= TASK TO COMPLETE =
The listing below contains a span that opens with the line containing "overlap at the back" and closes with the line containing "obj.matrix_parent_inverse = Matrix.Identity(4)". Return that span exactly.

= INFORMATION SHOWN =
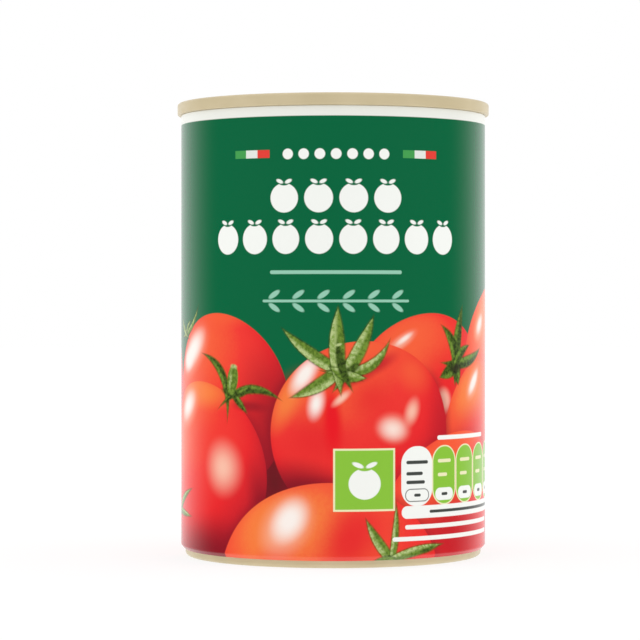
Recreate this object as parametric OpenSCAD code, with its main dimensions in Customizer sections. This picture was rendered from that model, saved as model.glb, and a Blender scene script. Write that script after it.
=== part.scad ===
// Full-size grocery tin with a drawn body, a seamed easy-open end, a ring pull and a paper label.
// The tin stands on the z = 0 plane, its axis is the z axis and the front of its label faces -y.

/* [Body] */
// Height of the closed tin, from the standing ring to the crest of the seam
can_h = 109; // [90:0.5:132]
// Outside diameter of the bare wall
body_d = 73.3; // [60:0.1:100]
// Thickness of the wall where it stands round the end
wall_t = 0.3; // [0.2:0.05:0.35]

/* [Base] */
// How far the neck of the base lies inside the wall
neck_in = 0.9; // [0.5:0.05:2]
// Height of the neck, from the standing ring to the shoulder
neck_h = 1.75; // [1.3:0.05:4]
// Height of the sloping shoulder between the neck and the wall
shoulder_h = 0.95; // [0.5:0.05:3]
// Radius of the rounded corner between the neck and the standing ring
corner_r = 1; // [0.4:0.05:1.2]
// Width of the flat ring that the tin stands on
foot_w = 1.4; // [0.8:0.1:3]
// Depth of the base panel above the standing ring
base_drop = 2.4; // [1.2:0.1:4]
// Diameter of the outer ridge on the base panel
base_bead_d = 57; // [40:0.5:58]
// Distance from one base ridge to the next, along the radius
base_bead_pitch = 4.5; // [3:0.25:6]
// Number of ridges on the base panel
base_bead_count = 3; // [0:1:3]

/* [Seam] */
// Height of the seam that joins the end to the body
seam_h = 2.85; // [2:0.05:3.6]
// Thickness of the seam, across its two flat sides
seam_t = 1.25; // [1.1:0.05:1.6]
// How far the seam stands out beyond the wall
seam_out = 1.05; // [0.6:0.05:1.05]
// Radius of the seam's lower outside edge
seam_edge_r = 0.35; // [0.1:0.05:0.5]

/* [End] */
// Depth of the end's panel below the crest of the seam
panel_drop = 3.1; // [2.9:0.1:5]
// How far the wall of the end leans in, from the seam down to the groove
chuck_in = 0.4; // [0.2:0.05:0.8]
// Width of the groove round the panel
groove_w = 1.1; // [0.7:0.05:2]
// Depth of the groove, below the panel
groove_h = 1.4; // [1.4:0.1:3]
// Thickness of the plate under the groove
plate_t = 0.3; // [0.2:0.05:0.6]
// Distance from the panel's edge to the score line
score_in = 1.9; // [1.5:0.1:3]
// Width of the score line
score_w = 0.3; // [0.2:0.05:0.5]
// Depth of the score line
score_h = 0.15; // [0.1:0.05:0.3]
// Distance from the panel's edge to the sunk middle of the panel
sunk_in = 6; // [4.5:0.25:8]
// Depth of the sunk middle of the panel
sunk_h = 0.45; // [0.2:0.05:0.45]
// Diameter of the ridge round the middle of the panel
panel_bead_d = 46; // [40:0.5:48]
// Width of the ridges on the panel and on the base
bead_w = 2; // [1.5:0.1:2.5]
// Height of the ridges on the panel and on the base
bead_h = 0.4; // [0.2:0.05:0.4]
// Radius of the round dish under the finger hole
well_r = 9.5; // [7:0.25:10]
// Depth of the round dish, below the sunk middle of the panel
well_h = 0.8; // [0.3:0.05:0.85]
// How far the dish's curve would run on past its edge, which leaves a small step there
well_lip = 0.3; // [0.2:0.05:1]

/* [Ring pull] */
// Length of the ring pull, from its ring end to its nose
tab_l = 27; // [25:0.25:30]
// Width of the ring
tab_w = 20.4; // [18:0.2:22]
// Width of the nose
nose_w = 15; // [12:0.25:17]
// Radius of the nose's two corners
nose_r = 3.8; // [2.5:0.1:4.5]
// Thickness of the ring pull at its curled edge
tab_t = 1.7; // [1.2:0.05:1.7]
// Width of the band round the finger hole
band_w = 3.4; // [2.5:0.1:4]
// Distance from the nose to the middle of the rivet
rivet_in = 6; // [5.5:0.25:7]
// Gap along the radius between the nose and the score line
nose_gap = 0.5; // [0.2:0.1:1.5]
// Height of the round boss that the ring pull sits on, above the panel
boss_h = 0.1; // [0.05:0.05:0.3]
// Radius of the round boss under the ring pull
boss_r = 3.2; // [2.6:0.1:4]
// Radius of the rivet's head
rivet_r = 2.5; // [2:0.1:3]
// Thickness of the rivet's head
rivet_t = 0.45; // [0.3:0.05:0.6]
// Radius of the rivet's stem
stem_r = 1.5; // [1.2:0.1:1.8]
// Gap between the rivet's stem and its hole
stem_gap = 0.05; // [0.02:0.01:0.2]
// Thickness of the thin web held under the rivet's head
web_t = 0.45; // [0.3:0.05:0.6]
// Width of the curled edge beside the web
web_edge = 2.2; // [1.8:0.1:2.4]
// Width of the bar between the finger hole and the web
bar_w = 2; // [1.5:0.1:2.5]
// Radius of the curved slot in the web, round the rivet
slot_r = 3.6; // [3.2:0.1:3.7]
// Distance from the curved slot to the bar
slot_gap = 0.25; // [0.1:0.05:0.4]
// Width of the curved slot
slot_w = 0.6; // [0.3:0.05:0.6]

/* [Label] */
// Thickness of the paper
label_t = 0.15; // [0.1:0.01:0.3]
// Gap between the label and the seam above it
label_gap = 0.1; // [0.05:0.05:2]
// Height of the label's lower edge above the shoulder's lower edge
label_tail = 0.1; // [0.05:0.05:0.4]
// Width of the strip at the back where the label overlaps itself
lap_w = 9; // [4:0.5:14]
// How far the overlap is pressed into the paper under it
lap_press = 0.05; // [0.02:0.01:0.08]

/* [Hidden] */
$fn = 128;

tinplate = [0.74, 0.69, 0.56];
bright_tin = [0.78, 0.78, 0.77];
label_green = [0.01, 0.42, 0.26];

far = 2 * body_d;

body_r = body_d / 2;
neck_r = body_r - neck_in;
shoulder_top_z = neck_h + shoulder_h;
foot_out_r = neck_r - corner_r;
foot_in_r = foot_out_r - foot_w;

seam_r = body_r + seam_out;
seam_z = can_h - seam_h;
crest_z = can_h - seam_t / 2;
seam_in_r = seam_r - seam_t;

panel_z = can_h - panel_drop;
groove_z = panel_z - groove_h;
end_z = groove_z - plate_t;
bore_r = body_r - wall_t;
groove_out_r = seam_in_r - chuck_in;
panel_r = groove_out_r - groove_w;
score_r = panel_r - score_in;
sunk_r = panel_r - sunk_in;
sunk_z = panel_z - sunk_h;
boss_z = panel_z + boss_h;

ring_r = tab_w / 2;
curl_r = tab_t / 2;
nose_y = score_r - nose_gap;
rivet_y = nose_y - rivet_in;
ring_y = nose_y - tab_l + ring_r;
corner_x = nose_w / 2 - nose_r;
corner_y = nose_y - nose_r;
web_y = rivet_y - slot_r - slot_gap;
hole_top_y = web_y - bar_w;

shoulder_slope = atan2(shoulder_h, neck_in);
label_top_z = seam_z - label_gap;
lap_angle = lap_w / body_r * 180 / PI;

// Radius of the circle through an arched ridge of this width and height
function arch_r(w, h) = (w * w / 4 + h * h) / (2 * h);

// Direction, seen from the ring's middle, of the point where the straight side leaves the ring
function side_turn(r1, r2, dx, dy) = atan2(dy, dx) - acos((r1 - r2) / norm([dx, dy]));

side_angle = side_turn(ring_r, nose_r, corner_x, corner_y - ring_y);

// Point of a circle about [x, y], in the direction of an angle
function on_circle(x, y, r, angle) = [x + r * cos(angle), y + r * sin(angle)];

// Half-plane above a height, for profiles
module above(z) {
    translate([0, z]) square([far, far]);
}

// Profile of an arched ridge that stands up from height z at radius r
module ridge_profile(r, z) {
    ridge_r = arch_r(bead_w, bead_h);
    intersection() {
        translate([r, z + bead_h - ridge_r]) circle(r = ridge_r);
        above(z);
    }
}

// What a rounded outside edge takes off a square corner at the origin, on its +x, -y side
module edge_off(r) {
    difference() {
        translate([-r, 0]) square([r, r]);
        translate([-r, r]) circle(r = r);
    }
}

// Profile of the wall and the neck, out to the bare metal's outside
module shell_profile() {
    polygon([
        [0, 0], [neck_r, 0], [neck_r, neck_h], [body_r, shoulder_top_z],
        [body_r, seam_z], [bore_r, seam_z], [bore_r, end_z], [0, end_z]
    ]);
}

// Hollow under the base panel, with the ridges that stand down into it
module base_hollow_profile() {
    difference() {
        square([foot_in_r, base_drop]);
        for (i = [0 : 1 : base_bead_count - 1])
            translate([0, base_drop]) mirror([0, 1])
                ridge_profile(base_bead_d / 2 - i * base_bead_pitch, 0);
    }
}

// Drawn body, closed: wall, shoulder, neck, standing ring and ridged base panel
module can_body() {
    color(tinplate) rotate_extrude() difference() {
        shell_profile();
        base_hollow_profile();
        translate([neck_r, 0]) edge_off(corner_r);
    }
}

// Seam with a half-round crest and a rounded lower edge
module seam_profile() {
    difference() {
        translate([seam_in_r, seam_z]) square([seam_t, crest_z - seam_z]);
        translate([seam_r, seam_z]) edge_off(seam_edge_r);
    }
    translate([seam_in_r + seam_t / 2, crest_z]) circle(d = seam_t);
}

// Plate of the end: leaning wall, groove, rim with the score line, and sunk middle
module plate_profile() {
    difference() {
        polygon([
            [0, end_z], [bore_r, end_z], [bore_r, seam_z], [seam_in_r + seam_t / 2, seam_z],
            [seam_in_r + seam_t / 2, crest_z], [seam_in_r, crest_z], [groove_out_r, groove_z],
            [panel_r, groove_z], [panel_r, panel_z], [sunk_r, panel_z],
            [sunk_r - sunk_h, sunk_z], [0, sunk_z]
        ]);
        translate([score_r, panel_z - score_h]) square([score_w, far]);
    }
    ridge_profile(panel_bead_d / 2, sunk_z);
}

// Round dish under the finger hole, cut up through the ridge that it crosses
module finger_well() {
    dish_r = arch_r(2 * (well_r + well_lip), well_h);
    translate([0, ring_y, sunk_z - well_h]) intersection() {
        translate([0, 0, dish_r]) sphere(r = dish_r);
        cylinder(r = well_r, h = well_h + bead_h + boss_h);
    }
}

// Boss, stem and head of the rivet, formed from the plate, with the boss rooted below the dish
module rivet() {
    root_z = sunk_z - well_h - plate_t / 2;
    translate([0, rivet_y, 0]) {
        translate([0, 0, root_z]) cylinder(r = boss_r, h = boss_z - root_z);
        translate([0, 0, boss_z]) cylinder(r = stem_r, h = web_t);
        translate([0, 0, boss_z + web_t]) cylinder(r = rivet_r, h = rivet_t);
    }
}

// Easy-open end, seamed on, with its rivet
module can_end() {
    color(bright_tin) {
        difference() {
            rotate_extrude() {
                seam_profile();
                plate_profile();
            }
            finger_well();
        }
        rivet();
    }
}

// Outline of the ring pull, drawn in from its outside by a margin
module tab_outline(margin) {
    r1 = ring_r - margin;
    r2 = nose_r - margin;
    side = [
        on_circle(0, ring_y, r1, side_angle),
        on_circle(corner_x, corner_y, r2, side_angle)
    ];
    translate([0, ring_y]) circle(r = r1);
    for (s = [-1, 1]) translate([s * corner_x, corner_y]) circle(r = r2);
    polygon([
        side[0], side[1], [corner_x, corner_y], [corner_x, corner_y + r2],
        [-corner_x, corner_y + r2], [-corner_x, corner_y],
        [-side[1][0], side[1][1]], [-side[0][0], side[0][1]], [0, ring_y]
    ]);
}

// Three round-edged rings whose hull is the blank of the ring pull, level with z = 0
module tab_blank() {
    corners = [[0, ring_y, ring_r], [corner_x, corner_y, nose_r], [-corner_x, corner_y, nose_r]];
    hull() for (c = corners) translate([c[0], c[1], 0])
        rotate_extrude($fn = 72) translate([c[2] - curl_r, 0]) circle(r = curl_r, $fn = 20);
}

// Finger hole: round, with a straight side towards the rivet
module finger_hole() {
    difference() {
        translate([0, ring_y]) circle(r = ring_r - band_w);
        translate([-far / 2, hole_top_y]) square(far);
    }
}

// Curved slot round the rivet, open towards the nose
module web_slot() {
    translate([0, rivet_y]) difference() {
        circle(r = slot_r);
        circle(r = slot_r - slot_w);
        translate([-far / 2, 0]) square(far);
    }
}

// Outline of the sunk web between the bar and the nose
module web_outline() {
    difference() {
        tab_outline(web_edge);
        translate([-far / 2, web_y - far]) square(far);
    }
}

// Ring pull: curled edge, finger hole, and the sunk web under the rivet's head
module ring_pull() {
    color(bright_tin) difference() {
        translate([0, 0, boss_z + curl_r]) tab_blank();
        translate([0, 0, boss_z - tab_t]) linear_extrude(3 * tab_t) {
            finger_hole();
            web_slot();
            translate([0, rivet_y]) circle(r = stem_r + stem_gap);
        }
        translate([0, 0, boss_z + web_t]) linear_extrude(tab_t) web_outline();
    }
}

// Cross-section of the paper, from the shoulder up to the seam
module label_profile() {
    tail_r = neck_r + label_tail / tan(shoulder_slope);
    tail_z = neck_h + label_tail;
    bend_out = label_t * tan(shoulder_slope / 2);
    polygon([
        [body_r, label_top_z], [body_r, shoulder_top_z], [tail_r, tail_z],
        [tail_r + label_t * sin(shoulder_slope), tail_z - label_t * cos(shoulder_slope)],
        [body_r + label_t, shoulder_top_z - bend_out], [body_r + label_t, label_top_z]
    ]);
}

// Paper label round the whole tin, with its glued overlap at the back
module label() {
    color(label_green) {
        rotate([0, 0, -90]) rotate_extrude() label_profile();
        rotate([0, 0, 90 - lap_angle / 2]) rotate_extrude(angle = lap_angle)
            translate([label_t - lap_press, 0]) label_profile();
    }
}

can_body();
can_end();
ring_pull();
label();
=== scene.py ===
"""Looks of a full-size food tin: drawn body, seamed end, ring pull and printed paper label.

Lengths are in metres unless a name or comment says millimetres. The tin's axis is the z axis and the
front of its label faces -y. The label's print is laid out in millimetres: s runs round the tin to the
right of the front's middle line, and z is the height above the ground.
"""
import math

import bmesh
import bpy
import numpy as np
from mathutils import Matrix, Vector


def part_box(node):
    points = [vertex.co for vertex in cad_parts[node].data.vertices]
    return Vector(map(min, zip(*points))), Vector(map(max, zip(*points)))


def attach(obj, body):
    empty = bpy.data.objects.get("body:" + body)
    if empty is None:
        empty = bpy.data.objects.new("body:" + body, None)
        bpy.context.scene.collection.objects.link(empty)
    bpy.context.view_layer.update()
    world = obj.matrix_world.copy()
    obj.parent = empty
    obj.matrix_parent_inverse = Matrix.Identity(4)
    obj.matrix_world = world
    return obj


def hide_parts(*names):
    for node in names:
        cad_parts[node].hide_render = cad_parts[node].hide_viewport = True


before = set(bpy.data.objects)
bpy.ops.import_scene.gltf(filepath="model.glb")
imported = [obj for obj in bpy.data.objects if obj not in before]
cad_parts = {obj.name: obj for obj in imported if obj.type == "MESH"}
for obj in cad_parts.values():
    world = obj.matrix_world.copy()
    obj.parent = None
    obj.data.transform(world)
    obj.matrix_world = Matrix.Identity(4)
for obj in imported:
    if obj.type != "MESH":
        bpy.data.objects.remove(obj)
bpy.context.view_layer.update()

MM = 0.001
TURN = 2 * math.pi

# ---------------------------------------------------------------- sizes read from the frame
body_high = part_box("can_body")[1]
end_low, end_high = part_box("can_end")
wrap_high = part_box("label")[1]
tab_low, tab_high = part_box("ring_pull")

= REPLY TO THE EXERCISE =
// Paper label round the whole tin, with its glued overlap at the back
module label() {
    color(label_green) {
        rotate([0, 0, -90]) rotate_extrude() label_profile();
        rotate([0, 0, 90 - lap_angle / 2]) rotate_extrude(angle = lap_angle)
            translate([label_t - lap_press, 0]) label_profile();
    }
}

can_body();
can_end();
ring_pull();
label();
=== scene.py ===
"""Looks of a full-size food tin: drawn body, seamed end, ring pull and printed paper label.

Lengths are in metres unless a name or comment says millimetres. The tin's axis is the z axis and the
front of its label faces -y. The label's print is laid out in millimetres: s runs round the tin to the
right of the front's middle line, and z is the height above the ground.
"""
import math

import bmesh
import bpy
import numpy as np
from mathutils import Matrix, Vector


def part_box(node):
    points = [vertex.co for vertex in cad_parts[node].data.vertices]
    return Vector(map(min, zip(*points))), Vector(map(max, zip(*points)))


def attach(obj, body):
    empty = bpy.data.objects.get("body:" + body)
    if empty is None:
        empty = bpy.data.objects.new("body:" + body, None)
        bpy.context.scene.collection.objects.link(empty)
    bpy.context.view_layer.update()
    world = obj.matrix_world.copy()
    obj.parent = empty
    obj.matrix_parent_inverse = Matrix.Identity(4)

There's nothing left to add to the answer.